Coil a long, healthy vine in a loose spiral on top of moist soil in the destination pot. Make sure several leaf nodes and any tubers are in contact with the surface, then pin the vine down at multiple points. Every node that touches damp soil can root, so one vine becomes many rooting points at once. Keep the soil lightly moist and bright, and in a few weeks you will have roots forming all along the coil. The result is a dense, multi-stemmed plant rather than a thin trailer you have to grow out for months.
The same vine works in water if you prefer to watch progress. Float the vine in a shallow dish with the nodes submerged, top up as needed, and pot the whole thing once roots appear. Water roots are more brittle than soil roots, so transfer gently and keep the mix damp for the first fortnight while the plant adjusts.
Method 3: standard stem cuttings
This is the familiar approach, and it is the slowest and least reliable of the three, though still perfectly workable. Cut a length of vine with at least a few nodes, strip the leaves from the lowest one or two, and place those bare nodes in water or directly into moist soil.
Roots come from the nodes, not the leaf tips, so a cutting with no exposed node will simply sit and rot. Keep cuttings warm and in bright, indirect light. In water, change it weekly; in soil, keep the mix lightly moist but never soggy. Expect three to four weeks for usable roots. String of hearts roots without rooting hormone, so do not feel you need rooting hormone for this plant.
Timing and conditions that matter
Propagate in spring or summer. Active growth means faster rooting and far fewer failures. Winter cuttings often stall or rot before they establish.
Use a gritty, free-draining mix. A cactus and succulent mix, or regular potting soil cut with perlite, prevents the rot that kills more string of hearts cuttings than anything else.

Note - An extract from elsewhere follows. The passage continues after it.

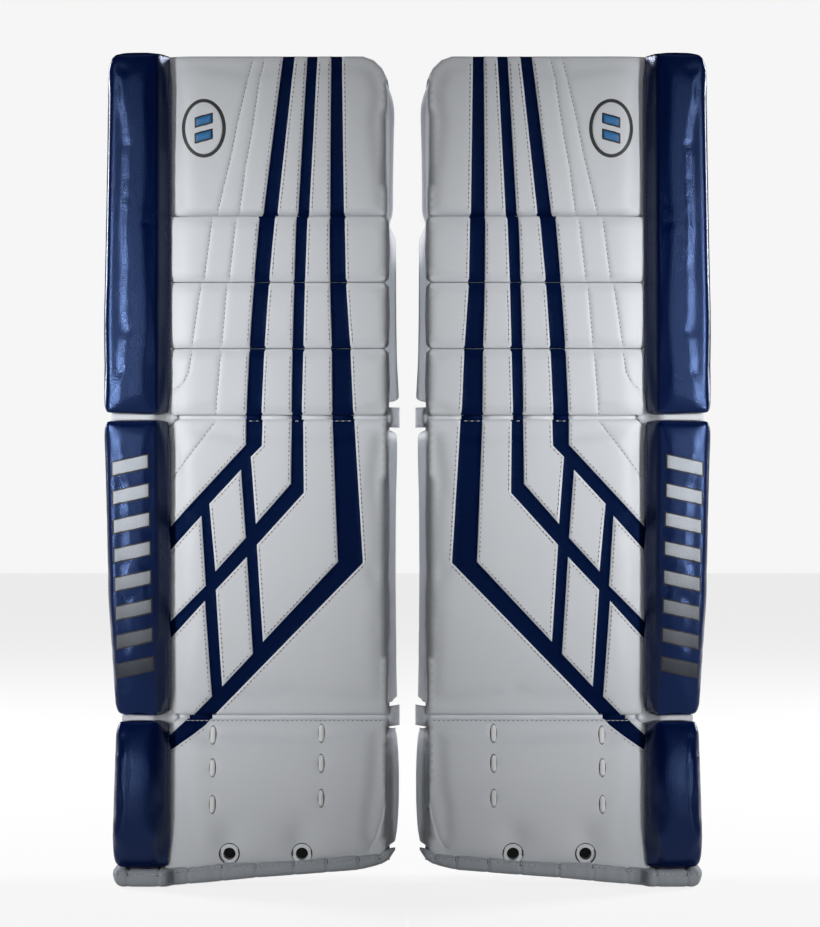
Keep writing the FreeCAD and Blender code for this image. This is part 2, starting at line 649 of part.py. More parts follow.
def make_buckles():
    """Two wire-frame buckles and the prong that swings on each one's hinge bar."""
    frames = []
    size = "(2 * buckle_bar)"
    for place, low in (("lower", "calf_strap_low"), ("upper", "calf_strap_high")):
        middle = f"({low} + strap_width / 2)"
        bottom = f"({middle} - buckle_height / 2)"
        top = f"({middle} + buckle_height / 2)"
        bars = [
            cylinder(f"hinge_bar_{place}", "buckle_bar", "buckle_height", (0, 0, 1),
                     bar_centre(), "buckle_depth", bottom),
            cylinder(f"far_bar_{place}", "buckle_bar", "buckle_height", (0, 0, 1),
                     bar_centre(), "buckle_depth + buckle_length", bottom),
        ]
        for end, level in (("bottom", f"{bottom} - buckle_bar"), ("top", f"{top} - buckle_bar")):
            bars.append(block(f"end_bar_{place}_{end}",
                              (f"{bar_centre()} - buckle_bar", f"{bar_centre()} + buckle_bar"),
                              ("buckle_depth - buckle_bar", "buckle_depth + buckle_length + buckle_bar"),
                              (level, f"{level} + {size}")))
        frames.append(joined(f"buckle_{place}", bars))
        sleeve = cylinder(f"sleeve_{place}", "sleeve_radius", "sleeve_length", (0, 0, 1),
                          bar_centre(), "buckle_depth", f"{middle} - sleeve_length / 2")
        tongue = block(f"tongue_{place}",
                       (f"{bar_centre()} - buckle_bar - prong_rest - prong_size",
                        f"{bar_centre()} - buckle_bar - prong_rest"),
                       ("buckle_depth", "buckle_depth + buckle_length + sleeve_radius"),
                       (f"{middle} - prong_size / 2", f"{middle} + prong_size / 2"))
        eye = cylinder(f"prong_eye_{place}", "buckle_bar + pin_play", "2 * sleeve_length", (0, 0, 1),
                       bar_centre(), "buckle_depth", f"{middle} - sleeve_length")
        prong = joined(f"prong_solid_{place}", [sleeve, tongue])
        keep(f"calf_prong_{place}", trimmed(f"calf_prong_{place}", prong, [eye]))
    keep("calf_buckles", joined("calf_buckles", frames))


def make_knee_strap(knee_block):
    """Strap round the knee, from the knee block's inner side to the outer roll."""
    loop = strap_loop("knee_loop", CALF_STRAP_OUTER, "(block_inner + strap_ease + strap_thickness)",
                      "knee_strap_back", "knee_strap_low")
    by_name = dict(right_pieces)
    keep("knee_strap", trimmed("knee_strap", loop, [
        by_name["outer_roll_thigh"], knee_block,
        outline_prism("thigh_solid", "side", thigh_profile(f"-{PAST}", "board_depth", KNEE_HIGH, "face_top"),
                      f"-{PAST}", f"pad_width + 2 * {PAST}"),
    ]))


def make_boot_strap():
    """Strap round the heel of the skate."""
    loop = strap_loop("boot_loop", f"({CALF_STRAP_OUTER} + boot_strap_inset)",
                      f"({CALF_STRAP_INNER} - boot_strap_inset)", "boot_strap_back", "boot_strap_low")
    by_name = dict(right_pieces)
    solid = outline_prism("boot_solid", "side", [
        (f"-{FAR}", "0"),
        ("board_depth - boot_lean", "0"),
        ("board_depth - boot_lean", "toe_level"),
        ("board_depth", f"{BOOT_LOW} - groove_rise"),
        (f"-{FAR}", BOOT_LOW),
    ], f"-{PAST}", f"pad_width + 2 * {PAST}")
    keep("boot_strap", trimmed("boot_strap", loop, [by_name["outer_roll_boot"], solid]))


def make_left_pad():
    """Carry each right-hand piece to its place and mirror it for the other leg."""
    pieces = []
    depth_middle = "((calf_strap_back - roll_front - boot_lean) / 2)"
    for label, piece in right_pieces:
        final = doc.addObject("Part::Compound", f"placed_{label}")
        final.Links = [piece]
        bind(final, Placement__Base__x="-pad_gap / 2 - pad_width", Placement__Base__y=f"-{depth_middle}")
        piece.Label = f"{label}_drawn"
        final.Label = f"right_{label}"
        mirror = doc.addObject("Part::Mirroring", f"mirrored_{label}")
        mirror.Source = final
        mirror.Normal = FreeCAD.Vector(1, 0, 0)
        mirror.Label = f"left_{label}"
        pieces += [final, mirror]
    return pieces


def check_document():
    for thing in doc.Objects:
        bad = [word for word in thing.State if word in ("Invalid", "Error")]
        if bad:
            raise SystemExit(f"{thing.Label} did not build: {thing.State}")


def export(pieces):
    os.makedirs("parts", exist_ok=True)
    for piece in pieces:
        shape = piece.Shape
        if shape.isNull() or not shape.isValid() or not shape.Solids:
            raise SystemExit(f"{piece.Label} has no sound solid")
        shape.exportStep(f"parts/{piece.Label}.step")
        box = shape.BoundBox
        print(f"{piece.Label:28s} solids {len(shape.Solids)}  volume {shape.Volume / 1000:8.1f} cm3  "
              f"X {box.XMin:7.1f} {box.XMax:7.1f}  Y {box.YMin:7.1f} {box.YMax:7.1f}  "
              f"Z {box.ZMin:6.1f} {box.ZMax:6.1f}")


fill_sheet()
make_thigh()
make_knee_rolls()
make_shin()
make_boot(make_boot_laces())
make_outer_rolls()
make_toe_binding()
make_toe_grommets()
make_toe_bridge()
make_wraps()
make_calf_straps()
make_strap_rivets()
make_buckles()
make_knee_strap(make_knee_block())
make_boot_strap()
finished = make_left_pad()
doc.recompute()
check_document()
export(finished)
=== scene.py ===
"""The looks of a pair of ice hockey goalie leg pads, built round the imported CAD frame.

Everything is drawn for the right pad in its own millimetres: u runs across from the outer edge,
v runs back from the face and z runs up from the ground, with the pad standing straight. Each piece
is then leant like the CAD pad, given to its body, and mirrored for the left pad.
"""

import json
import math

import bmesh
import bpy
import numpy as np
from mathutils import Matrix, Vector, noise
from mathutils.bvhtree import BVHTree
from mathutils.geometry import delaunay_2d_cdt

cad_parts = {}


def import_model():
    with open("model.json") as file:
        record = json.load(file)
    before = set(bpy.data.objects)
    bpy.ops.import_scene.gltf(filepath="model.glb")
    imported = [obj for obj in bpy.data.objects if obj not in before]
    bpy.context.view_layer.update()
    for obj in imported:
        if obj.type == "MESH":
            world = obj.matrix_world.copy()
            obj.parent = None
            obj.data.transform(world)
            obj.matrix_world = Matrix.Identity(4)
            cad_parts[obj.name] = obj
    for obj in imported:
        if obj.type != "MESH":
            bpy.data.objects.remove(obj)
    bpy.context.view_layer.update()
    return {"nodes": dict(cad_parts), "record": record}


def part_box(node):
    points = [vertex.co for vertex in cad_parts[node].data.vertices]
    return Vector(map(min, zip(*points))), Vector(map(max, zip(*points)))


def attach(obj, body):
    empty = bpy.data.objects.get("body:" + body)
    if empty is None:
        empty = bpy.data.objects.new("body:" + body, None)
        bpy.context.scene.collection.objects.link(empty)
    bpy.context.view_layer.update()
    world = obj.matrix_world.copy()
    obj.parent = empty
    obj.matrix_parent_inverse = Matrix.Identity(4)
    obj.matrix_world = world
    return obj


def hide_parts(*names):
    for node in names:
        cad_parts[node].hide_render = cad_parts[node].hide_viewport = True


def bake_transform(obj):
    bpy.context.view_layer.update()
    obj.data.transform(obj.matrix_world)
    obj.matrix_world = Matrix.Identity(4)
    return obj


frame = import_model()

# ---- levels and widths, in millimetres ----------------------------------------------------------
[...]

Keep it bright but out of harsh midday sun. Once your new plants are growing, follow the same routine in the string of hearts care guide to keep them healthy.
Which method to reach for
If you only try one, pin a tuber against the soil while it is still attached to the parent, since that gives you the highest success rate for the least effort. The single thing that sinks most attempts is a mix that stays wet, so err on the side of barely damp and let the grit do its job. With the warm months ahead, now is the moment to lay a whole vine down if a thick, full pot is what you are after.